- **SET EXERCISE**:
The records that follow must be reproduced in full, exactly as written.

- **SUPPLIED ENTRIES**:
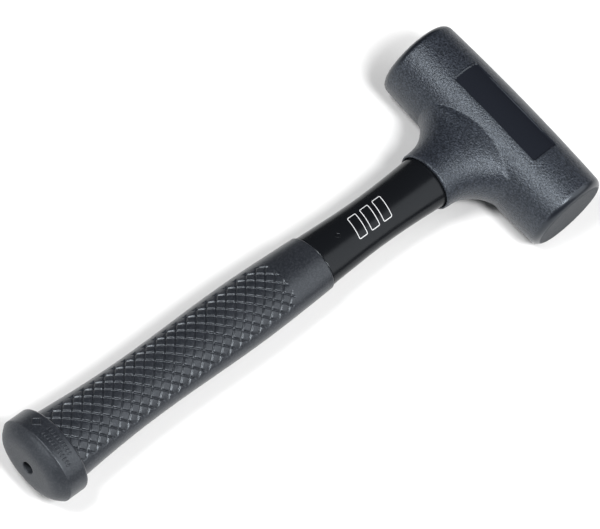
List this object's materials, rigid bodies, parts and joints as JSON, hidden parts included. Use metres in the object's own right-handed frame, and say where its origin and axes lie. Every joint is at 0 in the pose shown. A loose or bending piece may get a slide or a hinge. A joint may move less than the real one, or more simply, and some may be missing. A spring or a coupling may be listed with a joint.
{
  "type": "dead blow mallet",
  "caption": "Dead blow mallet with a crowned two-faced head, loose shot in a steel canister, an oval handle and a grooved rubber grip.",
  "frame": {"origin": "under the middle of the whole mallet, at the bottom of its box, as it lies on its side", "axes": "+X along the head towards the near striking face, +Y along the handle from butt to head, +Z out of the broad side of the handle"},
  "size_m": [0.109, 0.322, 0.0444],
  "materials": {
    "head_plastic": "sand textured moulded polyurethane",
    "shaft_plastic": "glossy black moulded nylon",
    "grip_rubber": "matte thermoplastic rubber",
    "canister_steel": "drawn mild steel",
    "weld_steel": "weld metal",
    "shot_steel": "polished steel balls",
    "core_steel": "drawn steel tube",
    "pin_steel": "blued spring steel",
    "plug_plastic": "moulded nylon"
  },
  "bodies": {
    "mallet": {"head_shell": "head_plastic", "shaft_jacket": "shaft_plastic", "grip": "grip_rubber", "canister_tube": "canister_steel", "canister_cap_near": "canister_steel", "canister_cap_far": "canister_steel", "cap_weld_near": "weld_steel", "cap_weld_far": "weld_steel", "handle_socket": "canister_steel", "socket_weld": "weld_steel", "core_tube": "core_steel", "socket_pin_upper": "pin_steel", "socket_pin_lower": "pin_steel", "core_plug_head": "plug_plastic", "core_plug_tail": "plug_plastic"},
    "shot_charge": {"shot": "shot_steel"}
  },
  "joints": [
    {"name": "shot_slide", "type": "slide", "parent": "mallet", "child": "shot_charge", "axis": [1, 0, 0], "range_m": [-0.007, 0.007]}
  ]
}
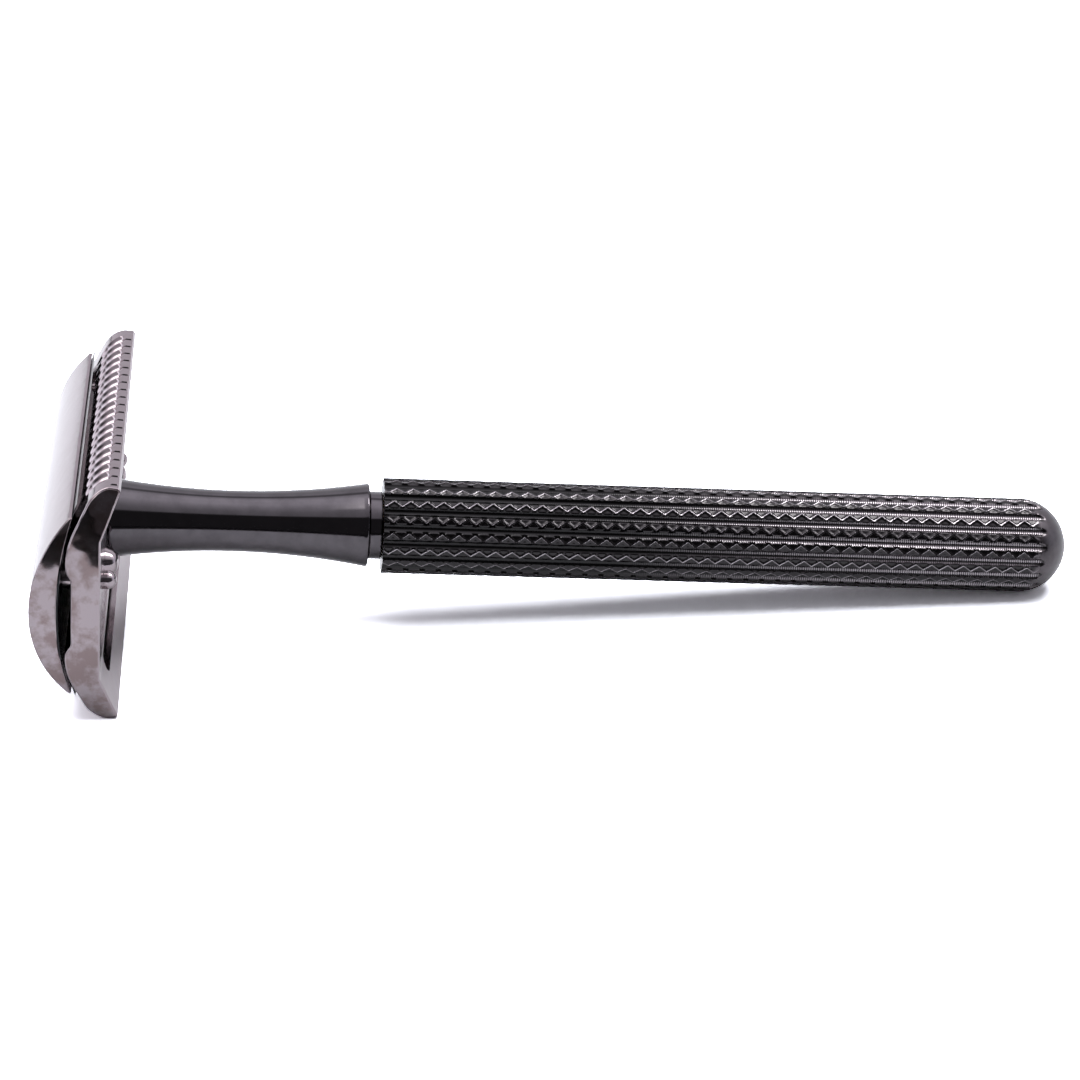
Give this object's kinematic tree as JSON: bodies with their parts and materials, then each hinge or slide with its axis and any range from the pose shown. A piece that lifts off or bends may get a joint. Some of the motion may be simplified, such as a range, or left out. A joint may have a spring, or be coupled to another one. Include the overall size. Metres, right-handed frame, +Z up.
{
  "type": "safety razor",
  "caption": "Three-piece double-edge safety razor in polished gunmetal: domed cap, blade, scalloped guard plate, waisted neck and fluted, knurled grip with a round end.",
  "frame": {"origin": "on the table, under the middle of the lying razor's box", "axes": "+X from the head towards the grip's round end, +Y along the head, +Z up from the table; the handle's axis falls towards +X by the rest angle of 4.74 degrees"},
  "size_m": [0.1104, 0.0428, 0.0264],
  "materials": {
    "head_gunmetal": "polished black chrome",
    "neck_gunmetal": "polished black chrome",
    "grip_gunmetal": "polished black chrome, knurled ribs",
    "stud_steel": "turned",
    "blade_steel": "dark-coated, with ground edges",
    "bush_brass": "turned"
  },
  "bodies": {
    "handle": {"neck": "neck_gunmetal", "shoulder_stud": "neck_gunmetal", "grip_bush": "bush_brass", "grip": "grip_gunmetal"},
    "base_plate": {"base_plate": "head_gunmetal"},
    "cap": {"cap": "head_gunmetal", "threaded_stud": "stud_steel", "locating_pin_near": "head_gunmetal", "locating_pin_far": "head_gunmetal"},
    "blade": {"blade": "blade_steel"}
  },
  "joints": [
    {"name": "head_turn", "type": "hinge", "parent": "handle", "child": "base_plate", "pos_m": [-0.04815, 0, 0.01328], "axis": [-0.9966, 0, 0.0827], "range_deg": [0, 3240]},
    {"name": "cap_lift", "type": "slide", "parent": "base_plate", "child": "cap", "axis": [-0.9966, 0, 0.0827], "range_m": [0, 0.0072]},
    {"name": "blade_lift", "type": "slide", "parent": "base_plate", "child": "blade", "axis": [-0.9966, 0, 0.0827], "range_m": [0, 0.0036]}
  ],
  "couplings": [
    {"joint": "cap_lift", "follows": "head_turn", "m_per_rad": 0.00012732},
    {"joint": "blade_lift", "follows": "head_turn", "m_per_rad": 0.000063661}
  ]
}
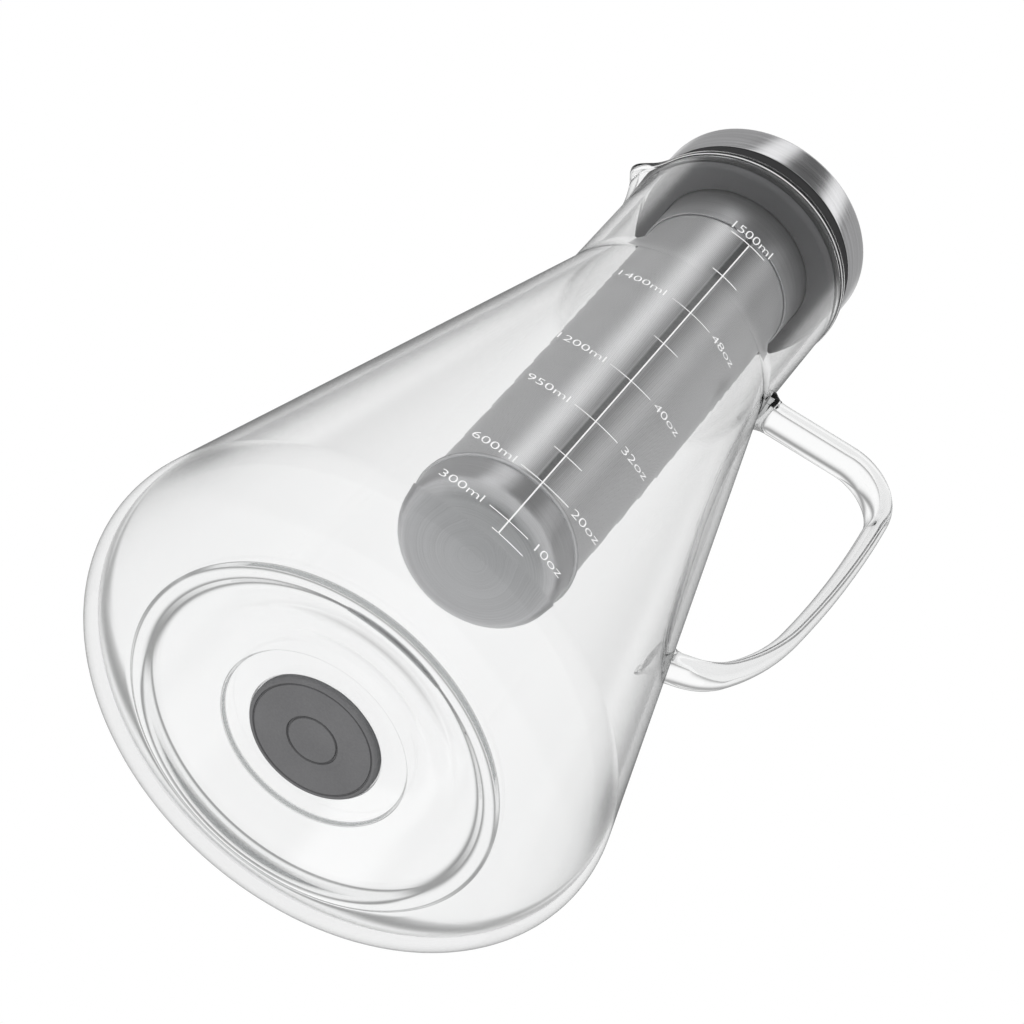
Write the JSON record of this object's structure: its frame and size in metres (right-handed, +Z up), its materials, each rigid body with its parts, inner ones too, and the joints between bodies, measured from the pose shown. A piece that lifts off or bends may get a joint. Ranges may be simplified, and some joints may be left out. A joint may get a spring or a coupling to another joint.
{
  "type": "cold brew coffee maker",
  "caption": "Conical glass cold brew jug with a strap handle, pinched spout, steel-capped stopper and a screw-in mesh filter that lifts out with it.",
  "frame": {"origin": "on the carafe's axis, in the plane that its foot ring stands on", "axes": "+Z up along the carafe's axis, +X towards the handle, -X towards the spout"},
  "size_m": [0.1492, 0.1398, 0.253],
  "materials": {
    "clear_glass": "clear fire-polished borosilicate glass",
    "pad_silicone": "matte grey silicone",
    "cap_steel": "brushed around the band",
    "core_plastic": "moulded, fine grain",
    "gasket_silicone": "matte dark silicone",
    "stopper_silicone": "matte dark grey silicone",
    "filter_steel": "satin drawn steel",
    "mesh_steel": "fine woven wire mesh"
  },
  "bodies": {
    "carafe": {"glass_body": "clear_glass", "glass_handle": "clear_glass", "base_pad": "pad_silicone"},
    "lid": {"lid_cap": "cap_steel", "lid_core": "core_plastic", "rim_gasket": "gasket_silicone", "stopper": "stopper_silicone", "stopper_seal": "gasket_silicone"},
    "screw_ring": {"collar_seal": "stopper_silicone"},
    "filter": {"filter_collar": "filter_steel", "filter_mesh": "mesh_steel", "filter_seam": "filter_steel", "filter_cup": "filter_steel"}
  },
  "joints": [
    {"name": "lid_lift", "type": "slide", "parent": "carafe", "child": "lid", "axis": [0, 0, 1], "range_m": [0, 0.18]},
    {"name": "filter_drop", "type": "slide", "parent": "lid", "child": "screw_ring", "axis": [0, 0, -1], "range_m": [0, 0.012]},
    {"name": "filter_turn", "type": "hinge", "parent": "screw_ring", "child": "filter", "pos_m": [0, 0, 0.23], "axis": [0, 0, -1], "range_deg": [0, 1080]}
  ],
  "couplings": [
    {"joint": "filter_drop", "follows": "filter_turn", "m_per_rad": 0.0006366}
  ]
}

- **SOLUTION TO THE EXERCISE**:
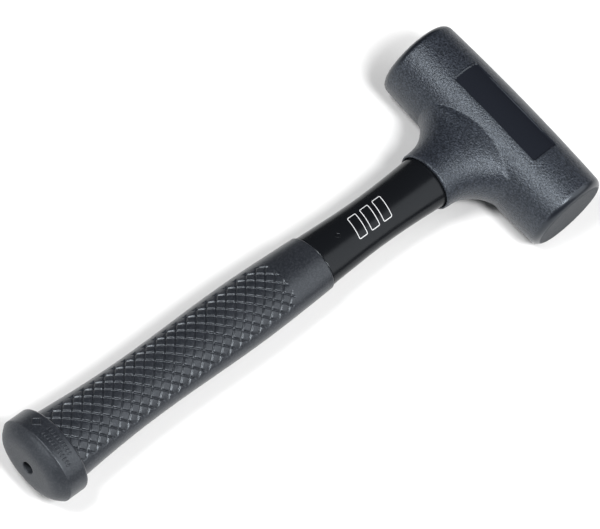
List this object's materials, rigid bodies, parts and joints as JSON, hidden parts included. Use metres in the object's own right-handed frame, and say where its origin and axes lie. Every joint is at 0 in the pose shown. A loose or bending piece may get a slide or a hinge. A joint may move less than the real one, or more simply, and some may be missing. A spring or a coupling may be listed with a joint.
{
  "type": "dead blow mallet",
  "caption": "Dead blow mallet with a crowned two-faced head, loose shot in a steel canister, an oval handle and a grooved rubber grip.",
  "frame": {"origin": "under the middle of the whole mallet, at the bottom of its box, as it lies on its side", "axes": "+X along the head towards the near striking face, +Y along the handle from butt to head, +Z out of the broad side of the handle"},
  "size_m": [0.109, 0.322, 0.0444],
  "materials": {
    "head_plastic": "sand textured moulded polyurethane",
    "shaft_plastic": "glossy black moulded nylon",
    "grip_rubber": "matte thermoplastic rubber",
    "canister_steel": "drawn mild steel",
    "weld_steel": "weld metal",
    "shot_steel": "polished steel balls",
    "core_steel": "drawn steel tube",
    "pin_steel": "blued spring steel",
    "plug_plastic": "moulded nylon"
  },
  "bodies": {
    "mallet": {"head_shell": "head_plastic", "shaft_jacket": "shaft_plastic", "grip": "grip_rubber", "canister_tube": "canister_steel", "canister_cap_near": "canister_steel", "canister_cap_far": "canister_steel", "cap_weld_near": "weld_steel", "cap_weld_far": "weld_steel", "handle_socket": "canister_steel", "socket_weld": "weld_steel", "core_tube": "core_steel", "socket_pin_upper": "pin_steel", "socket_pin_lower": "pin_steel", "core_plug_head": "plug_plastic", "core_plug_tail": "plug_plastic"},
    "shot_charge": {"shot": "shot_steel"}
  },
  "joints": [
    {"name": "shot_slide", "type": "slide", "parent": "mallet", "child": "shot_charge", "axis": [1, 0, 0], "range_m": [-0.007, 0.007]}
  ]
}
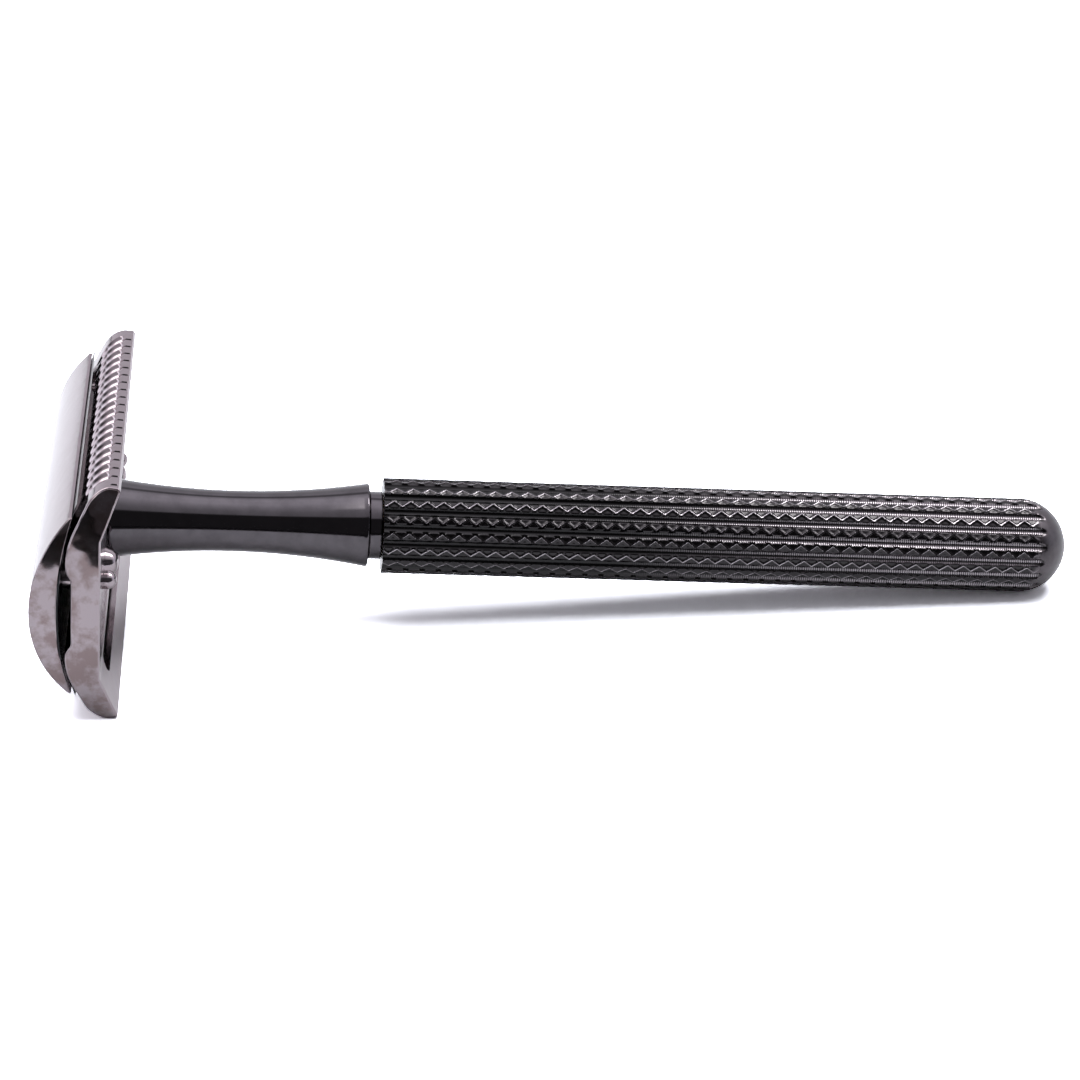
Give this object's kinematic tree as JSON: bodies with their parts and materials, then each hinge or slide with its axis and any range from the pose shown. A piece that lifts off or bends may get a joint. Some of the motion may be simplified, such as a range, or left out. A joint may have a spring, or be coupled to another one. Include the overall size. Metres, right-handed frame, +Z up.
{
  "type": "safety razor",
  "caption": "Three-piece double-edge safety razor in polished gunmetal: domed cap, blade, scalloped guard plate, waisted neck and fluted, knurled grip with a round end.",
  "frame": {"origin": "on the table, under the middle of the lying razor's box", "axes": "+X from the head towards the grip's round end, +Y along the head, +Z up from the table; the handle's axis falls towards +X by the rest angle of 4.74 degrees"},
  "size_m": [0.1104, 0.0428, 0.0264],
  "materials": {
    "head_gunmetal": "polished black chrome",
    "neck_gunmetal": "polished black chrome",
    "grip_gunmetal": "polished black chrome, knurled ribs",
    "stud_steel": "turned",
    "blade_steel": "dark-coated, with ground edges",
    "bush_brass": "turned"
  },
  "bodies": {
    "handle": {"neck": "neck_gunmetal", "shoulder_stud": "neck_gunmetal", "grip_bush": "bush_brass", "grip": "grip_gunmetal"},
    "base_plate": {"base_plate": "head_gunmetal"},
    "cap": {"cap": "head_gunmetal", "threaded_stud": "stud_steel", "locating_pin_near": "head_gunmetal", "locating_pin_far": "head_gunmetal"},
    "blade": {"blade": "blade_steel"}
  },
  "joints": [
    {"name": "head_turn", "type": "hinge", "parent": "handle", "child": "base_plate", "pos_m": [-0.04815, 0, 0.01328], "axis": [-0.9966, 0, 0.0827], "range_deg": [0, 3240]},
    {"name": "cap_lift", "type": "slide", "parent": "base_plate", "child": "cap", "axis": [-0.9966, 0, 0.0827], "range_m": [0, 0.0072]},
    {"name": "blade_lift", "type": "slide", "parent": "base_plate", "child": "blade", "axis": [-0.9966, 0, 0.0827], "range_m": [0, 0.0036]}
  ],
  "couplings": [
    {"joint": "cap_lift", "follows": "head_turn", "m_per_rad": 0.00012732},
    {"joint": "blade_lift", "follows": "head_turn", "m_per_rad": 0.000063661}
  ]
}
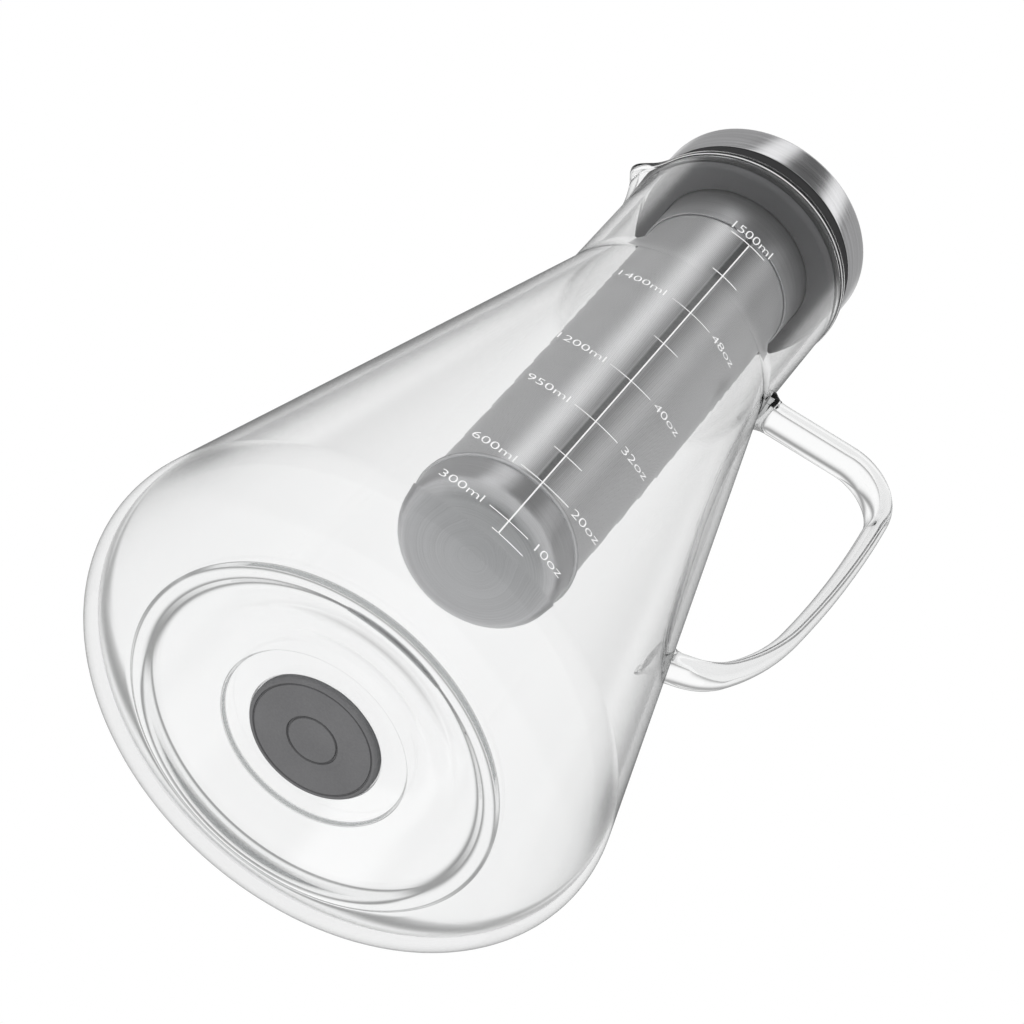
Write the JSON record of this object's structure: its frame and size in metres (right-handed, +Z up), its materials, each rigid body with its parts, inner ones too, and the joints between bodies, measured from the pose shown. A piece that lifts off or bends may get a joint. Ranges may be simplified, and some joints may be left out. A joint may get a spring or a coupling to another joint.
{
  "type": "cold brew coffee maker",
  "caption": "Conical glass cold brew jug with a strap handle, pinched spout, steel-capped stopper and a screw-in mesh filter that lifts out with it.",
  "frame": {"origin": "on the carafe's axis, in the plane that its foot ring stands on", "axes": "+Z up along the carafe's axis, +X towards the handle, -X towards the spout"},
  "size_m": [0.1492, 0.1398, 0.253],
  "materials": {
    "clear_glass": "clear fire-polished borosilicate glass",
    "pad_silicone": "matte grey silicone",
    "cap_steel": "brushed around the band",
    "core_plastic": "moulded, fine grain",
    "gasket_silicone": "matte dark silicone",
    "stopper_silicone": "matte dark grey silicone",
    "filter_steel": "satin drawn steel",
    "mesh_steel": "fine woven wire mesh"
  },
  "bodies": {
    "carafe": {"glass_body": "clear_glass", "glass_handle": "clear_glass", "base_pad": "pad_silicone"},
    "lid": {"lid_cap": "cap_steel", "lid_core": "core_plastic", "rim_gasket": "gasket_silicone", "stopper": "stopper_silicone", "stopper_seal": "gasket_silicone"},
    "screw_ring": {"collar_seal": "stopper_silicone"},
    "filter": {"filter_collar": "filter_steel", "filter_mesh": "mesh_steel", "filter_seam": "filter_steel", "filter_cup": "filter_steel"}
  },
  "joints": [
    {"name": "lid_lift", "type": "slide", "parent": "carafe", "child": "lid", "axis": [0, 0, 1], "range_m": [0, 0.18]},
    {"name": "filter_drop", "type": "slide", "parent": "lid", "child": "screw_ring", "axis": [0, 0, -1], "range_m": [0, 0.012]},
    {"name": "filter_turn", "type": "hinge", "parent": "screw_ring", "child": "filter", "pos_m": [0, 0, 0.23], "axis": [0, 0, -1], "range_deg": [0, 1080]}
  ],
  "couplings": [
    {"joint": "filter_drop", "follows": "filter_turn", "m_per_rad": 0.0006366}
  ]
}